* BEGIN *

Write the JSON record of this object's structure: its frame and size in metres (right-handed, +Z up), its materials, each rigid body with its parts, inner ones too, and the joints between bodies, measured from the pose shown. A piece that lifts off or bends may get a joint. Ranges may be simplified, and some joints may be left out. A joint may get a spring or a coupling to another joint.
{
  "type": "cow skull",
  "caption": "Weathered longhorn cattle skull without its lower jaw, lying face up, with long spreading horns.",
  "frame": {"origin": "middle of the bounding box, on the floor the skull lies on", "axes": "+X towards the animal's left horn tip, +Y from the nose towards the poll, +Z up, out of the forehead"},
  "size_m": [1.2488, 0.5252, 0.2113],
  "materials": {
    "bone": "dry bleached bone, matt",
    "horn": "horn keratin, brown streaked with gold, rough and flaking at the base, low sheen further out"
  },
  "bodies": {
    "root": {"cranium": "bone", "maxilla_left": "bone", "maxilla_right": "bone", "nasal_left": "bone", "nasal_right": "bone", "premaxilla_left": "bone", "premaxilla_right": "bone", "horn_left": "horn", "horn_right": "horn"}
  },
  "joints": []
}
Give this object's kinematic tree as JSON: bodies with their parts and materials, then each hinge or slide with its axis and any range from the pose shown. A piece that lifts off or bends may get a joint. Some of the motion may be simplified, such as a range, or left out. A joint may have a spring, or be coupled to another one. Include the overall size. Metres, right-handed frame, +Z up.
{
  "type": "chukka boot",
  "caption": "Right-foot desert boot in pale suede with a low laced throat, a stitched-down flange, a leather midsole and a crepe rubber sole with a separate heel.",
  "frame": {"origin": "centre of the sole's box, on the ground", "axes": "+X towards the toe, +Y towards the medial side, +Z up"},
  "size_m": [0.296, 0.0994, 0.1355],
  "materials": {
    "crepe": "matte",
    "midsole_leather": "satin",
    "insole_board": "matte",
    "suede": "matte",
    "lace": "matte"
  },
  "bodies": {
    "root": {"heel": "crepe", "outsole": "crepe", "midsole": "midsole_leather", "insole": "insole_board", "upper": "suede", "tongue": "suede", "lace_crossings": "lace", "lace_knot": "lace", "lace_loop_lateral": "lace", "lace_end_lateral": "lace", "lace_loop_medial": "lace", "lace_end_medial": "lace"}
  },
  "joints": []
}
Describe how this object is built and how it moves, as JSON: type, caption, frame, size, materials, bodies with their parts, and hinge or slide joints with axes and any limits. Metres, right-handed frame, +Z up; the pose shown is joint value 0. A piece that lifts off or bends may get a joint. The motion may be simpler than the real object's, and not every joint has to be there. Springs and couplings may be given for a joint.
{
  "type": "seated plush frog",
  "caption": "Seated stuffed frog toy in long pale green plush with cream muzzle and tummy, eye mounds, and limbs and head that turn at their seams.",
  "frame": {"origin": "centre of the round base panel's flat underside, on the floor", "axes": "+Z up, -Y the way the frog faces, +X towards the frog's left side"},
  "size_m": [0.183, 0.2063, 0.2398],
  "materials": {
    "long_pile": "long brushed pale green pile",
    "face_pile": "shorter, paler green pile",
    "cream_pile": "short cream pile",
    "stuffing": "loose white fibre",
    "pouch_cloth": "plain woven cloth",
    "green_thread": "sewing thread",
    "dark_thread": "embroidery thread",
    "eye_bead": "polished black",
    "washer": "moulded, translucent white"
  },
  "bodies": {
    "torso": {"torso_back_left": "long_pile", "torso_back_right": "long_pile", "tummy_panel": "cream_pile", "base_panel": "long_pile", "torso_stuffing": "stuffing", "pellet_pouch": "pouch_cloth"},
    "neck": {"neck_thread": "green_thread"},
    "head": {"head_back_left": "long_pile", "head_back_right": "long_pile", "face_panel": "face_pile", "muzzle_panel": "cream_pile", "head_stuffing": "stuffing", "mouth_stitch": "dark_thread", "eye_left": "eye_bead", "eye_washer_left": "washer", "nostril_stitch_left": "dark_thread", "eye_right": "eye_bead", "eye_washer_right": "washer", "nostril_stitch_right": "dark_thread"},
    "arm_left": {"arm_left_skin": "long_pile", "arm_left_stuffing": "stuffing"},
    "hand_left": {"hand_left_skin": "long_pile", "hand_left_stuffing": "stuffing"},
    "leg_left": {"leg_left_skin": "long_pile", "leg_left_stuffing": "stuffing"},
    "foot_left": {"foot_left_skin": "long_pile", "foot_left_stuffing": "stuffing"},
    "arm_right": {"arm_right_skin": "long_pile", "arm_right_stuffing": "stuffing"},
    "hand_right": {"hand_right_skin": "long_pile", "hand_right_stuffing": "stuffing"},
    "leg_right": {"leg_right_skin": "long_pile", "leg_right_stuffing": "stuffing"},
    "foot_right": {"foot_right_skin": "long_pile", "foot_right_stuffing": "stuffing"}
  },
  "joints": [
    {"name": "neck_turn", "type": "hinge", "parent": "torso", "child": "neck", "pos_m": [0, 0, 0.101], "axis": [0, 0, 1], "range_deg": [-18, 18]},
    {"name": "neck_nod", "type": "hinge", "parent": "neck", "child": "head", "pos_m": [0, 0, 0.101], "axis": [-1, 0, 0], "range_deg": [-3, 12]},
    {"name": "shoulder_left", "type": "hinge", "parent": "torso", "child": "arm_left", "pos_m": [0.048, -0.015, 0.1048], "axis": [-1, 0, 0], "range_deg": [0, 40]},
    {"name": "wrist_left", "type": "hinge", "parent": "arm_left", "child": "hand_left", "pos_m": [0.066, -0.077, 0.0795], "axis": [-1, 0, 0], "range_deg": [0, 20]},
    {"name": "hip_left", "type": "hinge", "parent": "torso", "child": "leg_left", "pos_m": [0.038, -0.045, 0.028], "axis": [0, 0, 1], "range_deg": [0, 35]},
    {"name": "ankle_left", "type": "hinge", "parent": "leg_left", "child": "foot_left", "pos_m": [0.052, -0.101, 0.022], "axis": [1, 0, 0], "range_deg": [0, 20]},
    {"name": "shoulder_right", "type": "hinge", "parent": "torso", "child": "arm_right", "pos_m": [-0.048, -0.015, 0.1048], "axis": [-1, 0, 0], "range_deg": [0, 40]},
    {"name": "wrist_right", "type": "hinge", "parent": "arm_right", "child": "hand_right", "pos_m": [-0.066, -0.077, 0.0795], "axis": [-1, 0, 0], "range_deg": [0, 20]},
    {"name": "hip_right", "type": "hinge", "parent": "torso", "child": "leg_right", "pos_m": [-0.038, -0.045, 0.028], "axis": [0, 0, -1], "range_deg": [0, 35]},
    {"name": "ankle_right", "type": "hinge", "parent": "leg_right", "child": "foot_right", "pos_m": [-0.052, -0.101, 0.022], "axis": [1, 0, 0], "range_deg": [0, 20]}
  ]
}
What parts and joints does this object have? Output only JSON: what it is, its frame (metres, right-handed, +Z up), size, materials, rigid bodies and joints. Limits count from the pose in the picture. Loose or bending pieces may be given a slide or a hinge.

* END *

- [Task]:
Each line of the material should be echoed exactly.

- [Task output]:
Write the JSON record of this object's structure: its frame and size in metres (right-handed, +Z up), its materials, each rigid body with its parts, inner ones too, and the joints between bodies, measured from the pose shown. A piece that lifts off or bends may get a joint. Ranges may be simplified, and some joints may be left out. A joint may get a spring or a coupling to another joint.
{
  "type": "cow skull",
  "caption": "Weathered longhorn cattle skull without its lower jaw, lying face up, with long spreading horns.",
  "frame": {"origin": "middle of the bounding box, on the floor the skull lies on", "axes": "+X towards the animal's left horn tip, +Y from the nose towards the poll, +Z up, out of the forehead"},
  "size_m": [1.2488, 0.5252, 0.2113],
  "materials": {
    "bone": "dry bleached bone, matt",
    "horn": "horn keratin, brown streaked with gold, rough and flaking at the base, low sheen further out"
  },
  "bodies": {
    "root": {"cranium": "bone", "maxilla_left": "bone", "maxilla_right": "bone", "nasal_left": "bone", "nasal_right": "bone", "premaxilla_left": "bone", "premaxilla_right": "bone", "horn_left": "horn", "horn_right": "horn"}
  },
  "joints": []
}
Give this object's kinematic tree as JSON: bodies with their parts and materials, then each hinge or slide with its axis and any range from the pose shown. A piece that lifts off or bends may get a joint. Some of the motion may be simplified, such as a range, or left out. A joint may have a spring, or be coupled to another one. Include the overall size. Metres, right-handed frame, +Z up.
{
  "type": "chukka boot",
  "caption": "Right-foot desert boot in pale suede with a low laced throat, a stitched-down flange, a leather midsole and a crepe rubber sole with a separate heel.",
  "frame": {"origin": "centre of the sole's box, on the ground", "axes": "+X towards the toe, +Y towards the medial side, +Z up"},
  "size_m": [0.296, 0.0994, 0.1355],
  "materials": {
    "crepe": "matte",
    "midsole_leather": "satin",
    "insole_board": "matte",
    "suede": "matte",
    "lace": "matte"
  },
  "bodies": {
    "root": {"heel": "crepe", "outsole": "crepe", "midsole": "midsole_leather", "insole": "insole_board", "upper": "suede", "tongue": "suede", "lace_crossings": "lace", "lace_knot": "lace", "lace_loop_lateral": "lace", "lace_end_lateral": "lace", "lace_loop_medial": "lace", "lace_end_medial": "lace"}
  },
  "joints": []
}
Describe how this object is built and how it moves, as JSON: type, caption, frame, size, materials, bodies with their parts, and hinge or slide joints with axes and any limits. Metres, right-handed frame, +Z up; the pose shown is joint value 0. A piece that lifts off or bends may get a joint. The motion may be simpler than the real object's, and not every joint has to be there. Springs and couplings may be given for a joint.
{
  "type": "seated plush frog",
  "caption": "Seated stuffed frog toy in long pale green plush with cream muzzle and tummy, eye mounds, and limbs and head that turn at their seams.",
  "frame": {"origin": "centre of the round base panel's flat underside, on the floor", "axes": "+Z up, -Y the way the frog faces, +X towards the frog's left side"},
  "size_m": [0.183, 0.2063, 0.2398],
  "materials": {
    "long_pile": "long brushed pale green pile",
    "face_pile": "shorter, paler green pile",
    "cream_pile": "short cream pile",
    "stuffing": "loose white fibre",
    "pouch_cloth": "plain woven cloth",
    "green_thread": "sewing thread",
    "dark_thread": "embroidery thread",
    "eye_bead": "polished black",
    "washer": "moulded, translucent white"
  },
  "bodies": {
    "torso": {"torso_back_left": "long_pile", "torso_back_right": "long_pile", "tummy_panel": "cream_pile", "base_panel": "long_pile", "torso_stuffing": "stuffing", "pellet_pouch": "pouch_cloth"},
    "neck": {"neck_thread": "green_thread"},
    "head": {"head_back_left": "long_pile", "head_back_right": "long_pile", "face_panel": "face_pile", "muzzle_panel": "cream_pile", "head_stuffing": "stuffing", "mouth_stitch": "dark_thread", "eye_left": "eye_bead", "eye_washer_left": "washer", "nostril_stitch_left": "dark_thread", "eye_right": "eye_bead", "eye_washer_right": "washer", "nostril_stitch_right": "dark_thread"},
    "arm_left": {"arm_left_skin": "long_pile", "arm_left_stuffing": "stuffing"},
    "hand_left": {"hand_left_skin": "long_pile", "hand_left_stuffing": "stuffing"},
    "leg_left": {"leg_left_skin": "long_pile", "leg_left_stuffing": "stuffing"},
    "foot_left": {"foot_left_skin": "long_pile", "foot_left_stuffing": "stuffing"},
    "arm_right": {"arm_right_skin": "long_pile", "arm_right_stuffing": "stuffing"},
    "hand_right": {"hand_right_skin": "long_pile", "hand_right_stuffing": "stuffing"},
    "leg_right": {"leg_right_skin": "long_pile", "leg_right_stuffing": "stuffing"},
    "foot_right": {"foot_right_skin": "long_pile", "foot_right_stuffing": "stuffing"}
  },
  "joints": [
    {"name": "neck_turn", "type": "hinge", "parent": "torso", "child": "neck", "pos_m": [0, 0, 0.101], "axis": [0, 0, 1], "range_deg": [-18, 18]},
    {"name": "neck_nod", "type": "hinge", "parent": "neck", "child": "head", "pos_m": [0, 0, 0.101], "axis": [-1, 0, 0], "range_deg": [-3, 12]},
    {"name": "shoulder_left", "type": "hinge", "parent": "torso", "child": "arm_left", "pos_m": [0.048, -0.015, 0.1048], "axis": [-1, 0, 0], "range_deg": [0, 40]},
    {"name": "wrist_left", "type": "hinge", "parent": "arm_left", "child": "hand_left", "pos_m": [0.066, -0.077, 0.0795], "axis": [-1, 0, 0], "range_deg": [0, 20]},
    {"name": "hip_left", "type": "hinge", "parent": "torso", "child": "leg_left", "pos_m": [0.038, -0.045, 0.028], "axis": [0, 0, 1], "range_deg": [0, 35]},
    {"name": "ankle_left", "type": "hinge", "parent": "leg_left", "child": "foot_left", "pos_m": [0.052, -0.101, 0.022], "axis": [1, 0, 0], "range_deg": [0, 20]},
    {"name": "shoulder_right", "type": "hinge", "parent": "torso", "child": "arm_right", "pos_m": [-0.048, -0.015, 0.1048], "axis": [-1, 0, 0], "range_deg": [0, 40]},
    {"name": "wrist_right", "type": "hinge", "parent": "arm_right", "child": "hand_right", "pos_m": [-0.066, -0.077, 0.0795], "axis": [-1, 0, 0], "range_deg": [0, 20]},
    {"name": "hip_right", "type": "hinge", "parent": "torso", "child": "leg_right", "pos_m": [-0.038, -0.045, 0.028], "axis": [0, 0, -1], "range_deg": [0, 35]},
    {"name": "ankle_right", "type": "hinge", "parent": "leg_right", "child": "foot_right", "pos_m": [-0.052, -0.101, 0.022], "axis": [1, 0, 0], "range_deg": [0, 20]}
  ]
}
What parts and joints does this object have? Output only JSON: what it is, its frame (metres, right-handed, +Z up), size, materials, rigid bodies and joints. Limits count from the pose in the picture. Loose or bending pieces may be given a slide or a hinge.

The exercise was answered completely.